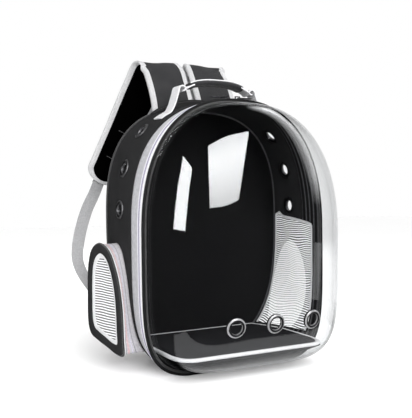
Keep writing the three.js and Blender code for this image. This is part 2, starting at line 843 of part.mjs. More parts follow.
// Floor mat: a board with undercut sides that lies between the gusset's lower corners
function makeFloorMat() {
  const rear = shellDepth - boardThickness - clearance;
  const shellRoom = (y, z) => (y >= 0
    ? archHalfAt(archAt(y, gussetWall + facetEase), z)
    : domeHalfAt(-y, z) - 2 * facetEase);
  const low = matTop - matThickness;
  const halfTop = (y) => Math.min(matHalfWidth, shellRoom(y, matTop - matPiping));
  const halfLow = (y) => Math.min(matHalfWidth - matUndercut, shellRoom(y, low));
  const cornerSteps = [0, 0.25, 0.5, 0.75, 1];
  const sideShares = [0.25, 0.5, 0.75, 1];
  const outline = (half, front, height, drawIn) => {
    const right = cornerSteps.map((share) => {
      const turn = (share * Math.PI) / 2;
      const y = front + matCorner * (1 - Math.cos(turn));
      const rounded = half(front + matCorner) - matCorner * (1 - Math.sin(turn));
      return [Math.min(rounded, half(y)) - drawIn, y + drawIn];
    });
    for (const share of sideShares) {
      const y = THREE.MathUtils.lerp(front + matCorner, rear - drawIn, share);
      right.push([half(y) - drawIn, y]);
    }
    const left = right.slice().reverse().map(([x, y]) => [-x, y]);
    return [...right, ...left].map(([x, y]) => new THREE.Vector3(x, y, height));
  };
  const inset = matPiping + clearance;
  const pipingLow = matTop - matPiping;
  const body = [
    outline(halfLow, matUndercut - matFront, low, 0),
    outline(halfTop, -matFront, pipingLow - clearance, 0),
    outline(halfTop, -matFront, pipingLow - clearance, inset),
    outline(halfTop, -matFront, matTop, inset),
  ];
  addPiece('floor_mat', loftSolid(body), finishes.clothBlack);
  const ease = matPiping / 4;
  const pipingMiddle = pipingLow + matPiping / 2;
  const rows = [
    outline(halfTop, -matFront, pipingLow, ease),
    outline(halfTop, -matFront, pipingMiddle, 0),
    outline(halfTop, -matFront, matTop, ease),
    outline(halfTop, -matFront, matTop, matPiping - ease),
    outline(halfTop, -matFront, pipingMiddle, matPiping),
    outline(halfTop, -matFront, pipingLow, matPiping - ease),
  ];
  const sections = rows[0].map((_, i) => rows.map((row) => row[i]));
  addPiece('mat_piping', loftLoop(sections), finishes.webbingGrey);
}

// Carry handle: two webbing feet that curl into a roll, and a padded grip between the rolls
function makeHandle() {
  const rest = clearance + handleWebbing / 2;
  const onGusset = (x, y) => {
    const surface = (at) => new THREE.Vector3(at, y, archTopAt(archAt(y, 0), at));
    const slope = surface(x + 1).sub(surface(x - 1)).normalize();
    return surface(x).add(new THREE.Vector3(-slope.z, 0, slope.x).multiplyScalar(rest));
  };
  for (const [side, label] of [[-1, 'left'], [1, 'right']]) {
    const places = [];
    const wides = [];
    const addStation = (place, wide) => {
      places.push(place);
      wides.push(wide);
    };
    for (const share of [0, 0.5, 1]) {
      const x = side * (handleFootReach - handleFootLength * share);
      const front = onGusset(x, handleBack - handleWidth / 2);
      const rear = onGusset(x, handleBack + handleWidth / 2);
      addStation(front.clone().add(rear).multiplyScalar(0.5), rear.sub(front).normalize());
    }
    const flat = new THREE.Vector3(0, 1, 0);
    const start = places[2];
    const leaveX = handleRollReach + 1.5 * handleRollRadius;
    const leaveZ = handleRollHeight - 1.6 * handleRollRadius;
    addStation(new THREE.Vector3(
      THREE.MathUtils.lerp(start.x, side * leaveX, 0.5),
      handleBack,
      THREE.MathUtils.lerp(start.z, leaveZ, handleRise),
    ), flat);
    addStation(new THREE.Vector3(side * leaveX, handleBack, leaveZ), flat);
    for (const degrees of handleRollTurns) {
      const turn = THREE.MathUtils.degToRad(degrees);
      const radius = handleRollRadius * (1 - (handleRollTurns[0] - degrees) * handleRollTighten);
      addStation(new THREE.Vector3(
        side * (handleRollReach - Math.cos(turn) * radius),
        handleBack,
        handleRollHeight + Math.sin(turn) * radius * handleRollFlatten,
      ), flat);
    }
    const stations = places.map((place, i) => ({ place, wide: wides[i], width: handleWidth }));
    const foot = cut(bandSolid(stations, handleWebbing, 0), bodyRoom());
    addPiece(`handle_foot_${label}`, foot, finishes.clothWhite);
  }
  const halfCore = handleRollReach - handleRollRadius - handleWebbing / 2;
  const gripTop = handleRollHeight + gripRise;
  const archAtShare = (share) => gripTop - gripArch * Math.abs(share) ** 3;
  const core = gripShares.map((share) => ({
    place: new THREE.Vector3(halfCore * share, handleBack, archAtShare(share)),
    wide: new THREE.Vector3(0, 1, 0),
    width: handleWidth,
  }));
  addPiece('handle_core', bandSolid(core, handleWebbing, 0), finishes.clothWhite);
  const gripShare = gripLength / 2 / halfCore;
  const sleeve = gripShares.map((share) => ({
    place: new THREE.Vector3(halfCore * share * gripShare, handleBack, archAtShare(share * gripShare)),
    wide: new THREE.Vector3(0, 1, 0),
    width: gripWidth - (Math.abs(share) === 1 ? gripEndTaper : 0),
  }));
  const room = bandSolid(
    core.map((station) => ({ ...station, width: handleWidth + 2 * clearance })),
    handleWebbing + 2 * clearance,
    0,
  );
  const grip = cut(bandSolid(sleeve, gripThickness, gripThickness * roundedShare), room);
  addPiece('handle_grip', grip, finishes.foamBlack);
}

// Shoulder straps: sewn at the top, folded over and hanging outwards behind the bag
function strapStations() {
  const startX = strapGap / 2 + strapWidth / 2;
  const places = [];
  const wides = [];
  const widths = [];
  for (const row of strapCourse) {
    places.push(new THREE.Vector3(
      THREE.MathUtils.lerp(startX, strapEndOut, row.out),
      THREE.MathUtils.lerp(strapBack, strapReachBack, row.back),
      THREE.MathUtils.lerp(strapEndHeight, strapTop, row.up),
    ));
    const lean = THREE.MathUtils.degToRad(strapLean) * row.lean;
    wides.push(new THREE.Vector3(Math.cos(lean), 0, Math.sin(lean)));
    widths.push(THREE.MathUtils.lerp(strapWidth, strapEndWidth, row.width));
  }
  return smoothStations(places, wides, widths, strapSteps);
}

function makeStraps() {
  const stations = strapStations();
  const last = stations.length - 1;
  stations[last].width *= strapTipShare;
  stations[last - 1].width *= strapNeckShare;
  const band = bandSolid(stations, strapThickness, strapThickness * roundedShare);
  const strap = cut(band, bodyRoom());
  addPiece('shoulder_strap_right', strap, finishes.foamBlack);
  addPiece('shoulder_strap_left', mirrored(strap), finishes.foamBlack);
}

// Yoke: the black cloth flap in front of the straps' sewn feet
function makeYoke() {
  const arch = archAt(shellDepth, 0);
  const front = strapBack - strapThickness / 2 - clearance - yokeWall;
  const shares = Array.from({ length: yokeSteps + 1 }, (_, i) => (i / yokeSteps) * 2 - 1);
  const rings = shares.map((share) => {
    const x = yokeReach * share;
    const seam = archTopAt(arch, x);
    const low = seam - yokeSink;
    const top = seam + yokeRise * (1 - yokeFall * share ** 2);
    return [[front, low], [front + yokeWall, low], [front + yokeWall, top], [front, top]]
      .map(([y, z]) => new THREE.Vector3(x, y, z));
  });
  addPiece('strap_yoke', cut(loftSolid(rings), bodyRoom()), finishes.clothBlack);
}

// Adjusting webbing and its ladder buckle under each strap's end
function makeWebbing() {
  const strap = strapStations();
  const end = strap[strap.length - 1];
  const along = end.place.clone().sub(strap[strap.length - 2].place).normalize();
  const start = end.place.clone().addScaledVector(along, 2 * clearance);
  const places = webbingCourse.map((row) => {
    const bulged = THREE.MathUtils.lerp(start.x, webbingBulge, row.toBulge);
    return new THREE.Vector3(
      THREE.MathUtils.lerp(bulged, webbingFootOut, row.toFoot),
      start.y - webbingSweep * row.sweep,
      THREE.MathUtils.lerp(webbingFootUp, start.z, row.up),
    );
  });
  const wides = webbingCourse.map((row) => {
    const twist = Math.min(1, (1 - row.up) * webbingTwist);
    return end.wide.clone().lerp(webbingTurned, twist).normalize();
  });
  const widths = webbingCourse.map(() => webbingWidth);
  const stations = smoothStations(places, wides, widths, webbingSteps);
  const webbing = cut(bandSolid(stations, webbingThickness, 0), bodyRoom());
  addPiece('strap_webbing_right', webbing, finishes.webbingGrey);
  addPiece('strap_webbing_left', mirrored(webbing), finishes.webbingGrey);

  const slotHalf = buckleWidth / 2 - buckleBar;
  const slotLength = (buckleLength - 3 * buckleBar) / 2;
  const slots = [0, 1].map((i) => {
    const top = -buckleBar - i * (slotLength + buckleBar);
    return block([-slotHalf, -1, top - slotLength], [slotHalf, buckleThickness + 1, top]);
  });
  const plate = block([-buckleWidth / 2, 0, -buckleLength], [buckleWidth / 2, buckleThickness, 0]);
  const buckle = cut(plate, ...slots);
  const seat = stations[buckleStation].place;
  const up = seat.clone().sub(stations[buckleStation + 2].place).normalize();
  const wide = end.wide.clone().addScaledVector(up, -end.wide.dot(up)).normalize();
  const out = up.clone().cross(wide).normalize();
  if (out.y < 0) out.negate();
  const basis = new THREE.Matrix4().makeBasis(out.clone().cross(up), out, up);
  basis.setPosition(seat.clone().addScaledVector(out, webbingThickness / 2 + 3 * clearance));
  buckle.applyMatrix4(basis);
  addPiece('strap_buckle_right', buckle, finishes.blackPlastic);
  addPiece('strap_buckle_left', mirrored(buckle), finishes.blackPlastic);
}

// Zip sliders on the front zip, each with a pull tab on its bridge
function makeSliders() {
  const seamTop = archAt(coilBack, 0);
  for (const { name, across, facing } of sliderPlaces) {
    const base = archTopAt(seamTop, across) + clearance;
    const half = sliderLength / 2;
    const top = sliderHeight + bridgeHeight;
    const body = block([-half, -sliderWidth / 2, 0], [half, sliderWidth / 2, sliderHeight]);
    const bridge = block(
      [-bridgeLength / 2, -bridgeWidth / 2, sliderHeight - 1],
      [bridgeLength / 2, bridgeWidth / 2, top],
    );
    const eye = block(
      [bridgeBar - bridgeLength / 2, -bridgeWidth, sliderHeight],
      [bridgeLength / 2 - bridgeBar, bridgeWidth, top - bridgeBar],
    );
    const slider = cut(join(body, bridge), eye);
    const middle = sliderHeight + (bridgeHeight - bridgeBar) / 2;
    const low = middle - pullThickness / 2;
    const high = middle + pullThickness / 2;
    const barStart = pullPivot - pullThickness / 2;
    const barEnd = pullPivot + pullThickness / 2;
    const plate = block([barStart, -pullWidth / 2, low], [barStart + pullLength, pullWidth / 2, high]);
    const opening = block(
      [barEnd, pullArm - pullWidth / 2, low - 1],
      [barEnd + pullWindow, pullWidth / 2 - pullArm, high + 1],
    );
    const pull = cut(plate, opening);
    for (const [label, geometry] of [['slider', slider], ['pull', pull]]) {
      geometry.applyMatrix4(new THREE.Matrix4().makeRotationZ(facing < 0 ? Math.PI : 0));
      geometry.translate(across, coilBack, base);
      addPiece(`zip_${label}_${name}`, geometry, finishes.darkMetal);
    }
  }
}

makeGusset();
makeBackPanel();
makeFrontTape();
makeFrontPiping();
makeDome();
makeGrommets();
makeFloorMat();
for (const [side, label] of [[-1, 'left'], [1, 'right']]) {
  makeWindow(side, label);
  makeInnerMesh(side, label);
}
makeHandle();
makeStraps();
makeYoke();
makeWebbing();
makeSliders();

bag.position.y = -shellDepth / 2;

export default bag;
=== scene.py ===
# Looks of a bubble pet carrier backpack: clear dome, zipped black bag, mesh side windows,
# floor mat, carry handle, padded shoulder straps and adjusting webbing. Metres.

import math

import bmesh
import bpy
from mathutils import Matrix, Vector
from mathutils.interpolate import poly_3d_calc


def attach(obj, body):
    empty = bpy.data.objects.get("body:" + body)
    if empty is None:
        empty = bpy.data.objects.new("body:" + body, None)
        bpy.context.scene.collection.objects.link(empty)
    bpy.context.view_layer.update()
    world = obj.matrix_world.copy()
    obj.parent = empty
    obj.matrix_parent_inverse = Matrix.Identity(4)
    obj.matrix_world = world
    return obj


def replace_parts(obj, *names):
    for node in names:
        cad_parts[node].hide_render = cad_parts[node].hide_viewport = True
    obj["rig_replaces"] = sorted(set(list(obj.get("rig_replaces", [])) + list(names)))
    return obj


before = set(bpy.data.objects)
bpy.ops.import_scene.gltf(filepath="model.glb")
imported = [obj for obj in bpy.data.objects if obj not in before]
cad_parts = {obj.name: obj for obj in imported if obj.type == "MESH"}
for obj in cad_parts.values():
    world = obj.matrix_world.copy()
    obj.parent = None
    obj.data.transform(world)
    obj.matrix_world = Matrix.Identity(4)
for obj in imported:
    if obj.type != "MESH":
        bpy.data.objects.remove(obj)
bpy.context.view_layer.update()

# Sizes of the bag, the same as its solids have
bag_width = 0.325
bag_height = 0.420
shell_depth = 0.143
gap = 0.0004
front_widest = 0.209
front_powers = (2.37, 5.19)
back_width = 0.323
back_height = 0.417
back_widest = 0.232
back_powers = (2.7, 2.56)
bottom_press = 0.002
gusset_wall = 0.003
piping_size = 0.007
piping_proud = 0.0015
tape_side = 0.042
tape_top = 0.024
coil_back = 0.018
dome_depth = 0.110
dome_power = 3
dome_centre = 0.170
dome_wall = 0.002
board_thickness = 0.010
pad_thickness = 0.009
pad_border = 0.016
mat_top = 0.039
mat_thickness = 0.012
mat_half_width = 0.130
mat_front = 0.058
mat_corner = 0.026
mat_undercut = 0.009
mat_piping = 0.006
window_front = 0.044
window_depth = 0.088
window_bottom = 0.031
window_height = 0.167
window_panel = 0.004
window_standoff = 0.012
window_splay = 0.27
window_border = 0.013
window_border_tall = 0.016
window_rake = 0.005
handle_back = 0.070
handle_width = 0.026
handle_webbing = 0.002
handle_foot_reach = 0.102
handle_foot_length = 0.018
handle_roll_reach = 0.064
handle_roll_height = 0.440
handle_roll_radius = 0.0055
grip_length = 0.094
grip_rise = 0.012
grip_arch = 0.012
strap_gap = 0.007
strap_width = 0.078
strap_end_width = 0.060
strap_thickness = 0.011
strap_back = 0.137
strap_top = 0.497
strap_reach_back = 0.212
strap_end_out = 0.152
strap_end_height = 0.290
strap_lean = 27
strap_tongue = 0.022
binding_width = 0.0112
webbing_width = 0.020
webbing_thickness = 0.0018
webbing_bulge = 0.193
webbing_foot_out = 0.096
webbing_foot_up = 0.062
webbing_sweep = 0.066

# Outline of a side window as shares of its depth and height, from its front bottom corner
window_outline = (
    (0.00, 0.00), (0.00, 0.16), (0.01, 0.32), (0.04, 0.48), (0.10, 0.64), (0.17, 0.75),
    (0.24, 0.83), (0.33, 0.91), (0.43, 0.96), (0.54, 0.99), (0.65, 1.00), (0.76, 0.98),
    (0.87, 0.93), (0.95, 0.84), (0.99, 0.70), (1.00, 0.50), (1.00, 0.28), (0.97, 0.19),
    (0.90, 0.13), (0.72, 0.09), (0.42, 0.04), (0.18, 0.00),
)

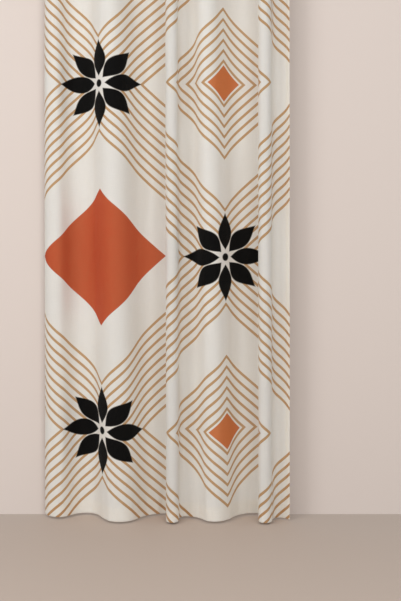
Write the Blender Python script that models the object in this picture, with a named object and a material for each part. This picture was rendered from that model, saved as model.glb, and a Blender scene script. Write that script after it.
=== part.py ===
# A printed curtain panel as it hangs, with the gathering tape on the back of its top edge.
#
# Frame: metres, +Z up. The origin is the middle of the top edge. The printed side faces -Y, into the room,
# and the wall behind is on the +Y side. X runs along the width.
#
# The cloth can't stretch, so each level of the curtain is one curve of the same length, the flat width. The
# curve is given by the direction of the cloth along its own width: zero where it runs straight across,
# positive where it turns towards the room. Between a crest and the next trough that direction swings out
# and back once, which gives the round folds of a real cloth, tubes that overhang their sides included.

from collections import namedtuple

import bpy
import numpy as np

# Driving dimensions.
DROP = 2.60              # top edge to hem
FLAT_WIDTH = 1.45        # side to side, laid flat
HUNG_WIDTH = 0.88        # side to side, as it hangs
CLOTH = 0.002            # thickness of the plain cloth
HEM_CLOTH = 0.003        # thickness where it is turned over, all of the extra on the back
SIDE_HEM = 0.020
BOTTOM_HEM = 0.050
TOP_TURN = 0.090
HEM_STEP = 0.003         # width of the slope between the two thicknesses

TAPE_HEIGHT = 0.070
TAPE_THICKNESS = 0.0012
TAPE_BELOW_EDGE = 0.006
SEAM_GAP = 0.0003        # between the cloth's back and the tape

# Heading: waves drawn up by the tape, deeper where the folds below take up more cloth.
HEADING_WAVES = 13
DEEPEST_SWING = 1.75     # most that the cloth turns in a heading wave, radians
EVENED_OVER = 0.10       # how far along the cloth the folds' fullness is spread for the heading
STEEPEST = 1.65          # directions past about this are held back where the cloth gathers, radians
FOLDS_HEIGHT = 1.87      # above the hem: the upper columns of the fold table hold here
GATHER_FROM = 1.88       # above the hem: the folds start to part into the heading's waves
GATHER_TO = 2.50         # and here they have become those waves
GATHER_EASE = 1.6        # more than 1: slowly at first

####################

Give again the run of lines that opens at the line with "makeGusset();" and closes at the line with "bpy.data.objects.remove(obj)", exactly, and only that run.

makeGusset();
makeBackPanel();
makeFrontTape();
makeFrontPiping();
makeDome();
makeGrommets();
makeFloorMat();
for (const [side, label] of [[-1, 'left'], [1, 'right']]) {
  makeWindow(side, label);
  makeInnerMesh(side, label);
}
makeHandle();
makeStraps();
makeYoke();
makeWebbing();
makeSliders();

bag.position.y = -shellDepth / 2;

export default bag;
=== scene.py ===
# Looks of a bubble pet carrier backpack: clear dome, zipped black bag, mesh side windows,
# floor mat, carry handle, padded shoulder straps and adjusting webbing. Metres.

import math

import bmesh
import bpy
from mathutils import Matrix, Vector
from mathutils.interpolate import poly_3d_calc


def attach(obj, body):
    empty = bpy.data.objects.get("body:" + body)
    if empty is None:
        empty = bpy.data.objects.new("body:" + body, None)
        bpy.context.scene.collection.objects.link(empty)
    bpy.context.view_layer.update()
    world = obj.matrix_world.copy()
    obj.parent = empty
    obj.matrix_parent_inverse = Matrix.Identity(4)
    obj.matrix_world = world
    return obj


def replace_parts(obj, *names):
    for node in names:
        cad_parts[node].hide_render = cad_parts[node].hide_viewport = True
    obj["rig_replaces"] = sorted(set(list(obj.get("rig_replaces", [])) + list(names)))
    return obj


before = set(bpy.data.objects)
bpy.ops.import_scene.gltf(filepath="model.glb")
imported = [obj for obj in bpy.data.objects if obj not in before]
cad_parts = {obj.name: obj for obj in imported if obj.type == "MESH"}
for obj in cad_parts.values():
    world = obj.matrix_world.copy()
    obj.parent = None
    obj.data.transform(world)
    obj.matrix_world = Matrix.Identity(4)
for obj in imported:
    if obj.type != "MESH":
        bpy.data.objects.remove(obj)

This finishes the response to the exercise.